PROBLEM TO SOLVE: Quote every line of the material beneath this one.

--- begin ---

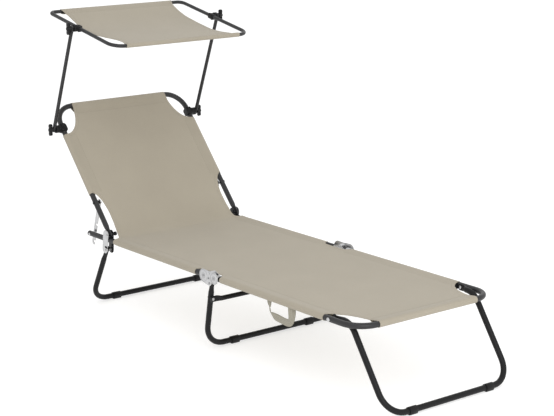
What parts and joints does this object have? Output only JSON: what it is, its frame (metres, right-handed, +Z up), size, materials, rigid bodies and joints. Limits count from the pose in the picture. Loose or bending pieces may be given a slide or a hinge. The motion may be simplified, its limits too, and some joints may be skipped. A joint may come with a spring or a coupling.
{
  "type": "folding sun lounger",
  "caption": "Folding sun lounger with a tilting canopy: dark bent tube frame, beige cloth, reclining backrest, folding legs and a webbing carry handle.",
  "frame": {"origin": "middle of the underside of the whole lounger, on the floor", "axes": "+X towards the foot end, +Y towards the user's left, +Z up"},
  "size_m": [1.8124, 0.6766, 1.0418],
  "materials": {
    "frame_paint": "satin dark grey powder coat",
    "zinc_steel": "bright zinc",
    "black_steel": "black coat",
    "black_plastic": "moulded, matte",
    "cloth": "plain woven outdoor cloth",
    "webbing": "ribbed webbing"
  },
  "bodies": {
    "seat_section": {"seat_rail_left": "frame_paint", "seat_rail_right": "frame_paint", "rear_plate_outer_left": "zinc_steel", "rear_plate_outer_right": "zinc_steel", "rear_plate_inner_left": "black_steel", "rear_plate_inner_right": "black_steel", "backrest_bolt_left": "black_steel", "backrest_bolt_right": "black_steel", "rear_leg_rivet_left": "zinc_steel", "rear_leg_rivet_right": "zinc_steel", "catch_pin_left": "zinc_steel", "catch_pin_right": "zinc_steel", "hinge_leaf_seat_left": "zinc_steel", "hinge_leaf_seat_right": "zinc_steel", "hinge_pin_left": "zinc_steel", "hinge_pin_right": "zinc_steel", "mid_leg_rivet_left": "zinc_steel", "mid_leg_rivet_right": "zinc_steel", "seat_fabric": "cloth"},
    "backrest": {"backrest_frame": "frame_paint", "backrest_fabric": "cloth", "stay_rivet_left": "black_steel", "stay_rivet_right": "black_steel", "lower_clamp_left": "black_plastic", "lower_clamp_right": "black_plastic"},
    "recline_stay_left": {"recline_stay_left": "zinc_steel"},
    "recline_stay_right": {"recline_stay_right": "zinc_steel"},
    "canopy_arms": {"canopy_arm_left": "frame_paint", "canopy_arm_right": "frame_paint"},
    "canopy": {"canopy_frame": "frame_paint", "canopy_fabric": "cloth", "upper_clamp_left": "black_plastic", "upper_clamp_right": "black_plastic"},
    "lower_knob_left": {"lower_knob_left": "black_plastic"},
    "lower_knob_right": {"lower_knob_right": "black_plastic"},
    "upper_knob_left": {"upper_knob_left": "black_plastic"},
    "upper_knob_right": {"upper_knob_right": "black_plastic"},
    "foot_section": {"foot_frame": "frame_paint", "foot_fabric": "cloth", "carry_handle": "webbing", "hinge_leaf_foot_left": "zinc_steel", "hinge_leaf_foot_right": "zinc_steel", "foot_leg_bolt_left": "zinc_steel", "foot_leg_bolt_right": "zinc_steel"},
    "foot_leg": {"foot_leg": "frame_paint", "foot_pad_left": "black_plastic", "foot_pad_right": "black_plastic"},
    "mid_leg": {"mid_leg": "frame_paint", "mid_leg_crossbar": "frame_paint", "mid_pad_left": "black_plastic", "mid_pad_right": "black_plastic"},
    "rear_leg": {"rear_leg": "frame_paint", "rear_pad_left": "black_plastic", "rear_pad_right": "black_plastic"}
  },
  "joints": [
    {"name": "backrest_recline", "type": "hinge", "parent": "seat_section", "child": "backrest", "pos_m": [-0.53722, 0, 0.2791], "axis": [0, -1, 0], "range_deg": [-70, 48.5]},
    {"name": "recline_stay_left_swing", "type": "hinge", "parent": "backrest", "child": "recline_stay_left", "pos_m": [-0.62469, 0.2633, 0.37796], "axis": [0, -1, 0], "range_deg": [-30, 38]},
    {"name": "recline_stay_right_swing", "type": "hinge", "parent": "backrest", "child": "recline_stay_right", "pos_m": [-0.62469, -0.2633, 0.37796], "axis": [0, -1, 0], "range_deg": [-30, 38]},
    {"name": "canopy_arms_swing", "type": "hinge", "parent": "backrest", "child": "canopy_arms", "pos_m": [-0.83606, 0, 0.61688], "axis": [0, 1, 0], "range_deg": [-110, 70]},
    {"name": "canopy_tilt", "type": "hinge", "parent": "canopy_arms", "child": "canopy", "pos_m": [-0.69255, 0, 0.99667], "axis": [0, 1, 0], "range_deg": [-80, 80]},
    {"name": "lower_knob_left_turn", "type": "hinge", "parent": "backrest", "child": "lower_knob_left", "pos_m": [-0.83606, 0.328, 0.61688], "axis": [0, 1, 0], "continuous": true},
    {"name": "lower_knob_right_turn", "type": "hinge", "parent": "backrest", "child": "lower_knob_right", "pos_m": [-0.83606, -0.328, 0.61688], "axis": [0, 1, 0], "continuous": true},
    {"name": "upper_knob_left_turn", "type": "hinge", "parent": "canopy", "child": "upper_knob_left", "pos_m": [-0.69255, 0.328, 0.99667], "axis": [0, 1, 0], "continuous": true},
    {"name": "upper_knob_right_turn", "type": "hinge", "parent": "canopy", "child": "upper_knob_right", "pos_m": [-0.69255, -0.328, 0.99667], "axis": [0, 1, 0], "continuous": true},
    {"name": "foot_section_fold", "type": "hinge", "parent": "seat_section", "child": "foot_section", "pos_m": [0.06878, 0, 0.271], "axis": [0, -1, 0], "range_deg": [0, 135]},
    {"name": "foot_leg_fold", "type": "hinge", "parent": "foot_section", "child": "foot_leg", "pos_m": [0.66178, 0, 0.258], "axis": [0, 1, 0], "range_deg": [0, 128]},
    {"name": "mid_leg_fold", "type": "hinge", "parent": "seat_section", "child": "mid_leg", "pos_m": [0.06978, 0, 0.237], "axis": [0, 1, 0], "range_deg": [0, 76]},
    {"name": "rear_leg_fold", "type": "hinge", "parent": "seat_section", "child": "rear_leg", "pos_m": [-0.54822, 0, 0.222], "axis": [0, -1, 0], "range_deg": [0, 115]}
  ]
}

--- end ---

OUTPUT FOR THIS EXERCISE:
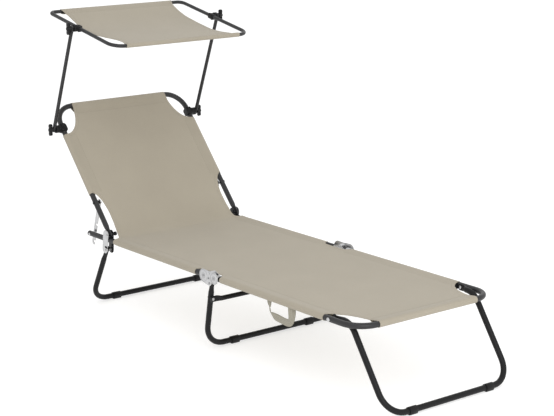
What parts and joints does this object have? Output only JSON: what it is, its frame (metres, right-handed, +Z up), size, materials, rigid bodies and joints. Limits count from the pose in the picture. Loose or bending pieces may be given a slide or a hinge. The motion may be simplified, its limits too, and some joints may be skipped. A joint may come with a spring or a coupling.
{
  "type": "folding sun lounger",
  "caption": "Folding sun lounger with a tilting canopy: dark bent tube frame, beige cloth, reclining backrest, folding legs and a webbing carry handle.",
  "frame": {"origin": "middle of the underside of the whole lounger, on the floor", "axes": "+X towards the foot end, +Y towards the user's left, +Z up"},
  "size_m": [1.8124, 0.6766, 1.0418],
  "materials": {
    "frame_paint": "satin dark grey powder coat",
    "zinc_steel": "bright zinc",
    "black_steel": "black coat",
    "black_plastic": "moulded, matte",
    "cloth": "plain woven outdoor cloth",
    "webbing": "ribbed webbing"
  },
  "bodies": {
    "seat_section": {"seat_rail_left": "frame_paint", "seat_rail_right": "frame_paint", "rear_plate_outer_left": "zinc_steel", "rear_plate_outer_right": "zinc_steel", "rear_plate_inner_left": "black_steel", "rear_plate_inner_right": "black_steel", "backrest_bolt_left": "black_steel", "backrest_bolt_right": "black_steel", "rear_leg_rivet_left": "zinc_steel", "rear_leg_rivet_right": "zinc_steel", "catch_pin_left": "zinc_steel", "catch_pin_right": "zinc_steel", "hinge_leaf_seat_left": "zinc_steel", "hinge_leaf_seat_right": "zinc_steel", "hinge_pin_left": "zinc_steel", "hinge_pin_right": "zinc_steel", "mid_leg_rivet_left": "zinc_steel", "mid_leg_rivet_right": "zinc_steel", "seat_fabric": "cloth"},
    "backrest": {"backrest_frame": "frame_paint", "backrest_fabric": "cloth", "stay_rivet_left": "black_steel", "stay_rivet_right": "black_steel", "lower_clamp_left": "black_plastic", "lower_clamp_right": "black_plastic"},
    "recline_stay_left": {"recline_stay_left": "zinc_steel"},
    "recline_stay_right": {"recline_stay_right": "zinc_steel"},
    "canopy_arms": {"canopy_arm_left": "frame_paint", "canopy_arm_right": "frame_paint"},
    "canopy": {"canopy_frame": "frame_paint", "canopy_fabric": "cloth", "upper_clamp_left": "black_plastic", "upper_clamp_right": "black_plastic"},
    "lower_knob_left": {"lower_knob_left": "black_plastic"},
    "lower_knob_right": {"lower_knob_right": "black_plastic"},
    "upper_knob_left": {"upper_knob_left": "black_plastic"},
    "upper_knob_right": {"upper_knob_right": "black_plastic"},
    "foot_section": {"foot_frame": "frame_paint", "foot_fabric": "cloth", "carry_handle": "webbing", "hinge_leaf_foot_left": "zinc_steel", "hinge_leaf_foot_right": "zinc_steel", "foot_leg_bolt_left": "zinc_steel", "foot_leg_bolt_right": "zinc_steel"},
    "foot_leg": {"foot_leg": "frame_paint", "foot_pad_left": "black_plastic", "foot_pad_right": "black_plastic"},
    "mid_leg": {"mid_leg": "frame_paint", "mid_leg_crossbar": "frame_paint", "mid_pad_left": "black_plastic", "mid_pad_right": "black_plastic"},
    "rear_leg": {"rear_leg": "frame_paint", "rear_pad_left": "black_plastic", "rear_pad_right": "black_plastic"}
  },
  "joints": [
    {"name": "backrest_recline", "type": "hinge", "parent": "seat_section", "child": "backrest", "pos_m": [-0.53722, 0, 0.2791], "axis": [0, -1, 0], "range_deg": [-70, 48.5]},
    {"name": "recline_stay_left_swing", "type": "hinge", "parent": "backrest", "child": "recline_stay_left", "pos_m": [-0.62469, 0.2633, 0.37796], "axis": [0, -1, 0], "range_deg": [-30, 38]},
    {"name": "recline_stay_right_swing", "type": "hinge", "parent": "backrest", "child": "recline_stay_right", "pos_m": [-0.62469, -0.2633, 0.37796], "axis": [0, -1, 0], "range_deg": [-30, 38]},
    {"name": "canopy_arms_swing", "type": "hinge", "parent": "backrest", "child": "canopy_arms", "pos_m": [-0.83606, 0, 0.61688], "axis": [0, 1, 0], "range_deg": [-110, 70]},
    {"name": "canopy_tilt", "type": "hinge", "parent": "canopy_arms", "child": "canopy", "pos_m": [-0.69255, 0, 0.99667], "axis": [0, 1, 0], "range_deg": [-80, 80]},
    {"name": "lower_knob_left_turn", "type": "hinge", "parent": "backrest", "child": "lower_knob_left", "pos_m": [-0.83606, 0.328, 0.61688], "axis": [0, 1, 0], "continuous": true},
    {"name": "lower_knob_right_turn", "type": "hinge", "parent": "backrest", "child": "lower_knob_right", "pos_m": [-0.83606, -0.328, 0.61688], "axis": [0, 1, 0], "continuous": true},
    {"name": "upper_knob_left_turn", "type": "hinge", "parent": "canopy", "child": "upper_knob_left", "pos_m": [-0.69255, 0.328, 0.99667], "axis": [0, 1, 0], "continuous": true},
    {"name": "upper_knob_right_turn", "type": "hinge", "parent": "canopy", "child": "upper_knob_right", "pos_m": [-0.69255, -0.328, 0.99667], "axis": [0, 1, 0], "continuous": true},
    {"name": "foot_section_fold", "type": "hinge", "parent": "seat_section", "child": "foot_section", "pos_m": [0.06878, 0, 0.271], "axis": [0, -1, 0], "range_deg": [0, 135]},
    {"name": "foot_leg_fold", "type": "hinge", "parent": "foot_section", "child": "foot_leg", "pos_m": [0.66178, 0, 0.258], "axis": [0, 1, 0], "range_deg": [0, 128]},
    {"name": "mid_leg_fold", "type": "hinge", "parent": "seat_section", "child": "mid_leg", "pos_m": [0.06978, 0, 0.237], "axis": [0, 1, 0], "range_deg": [0, 76]},
    {"name": "rear_leg_fold", "type": "hinge", "parent": "seat_section", "child": "rear_leg", "pos_m": [-0.54822, 0, 0.222], "axis": [0, -1, 0], "range_deg": [0, 115]}
  ]
}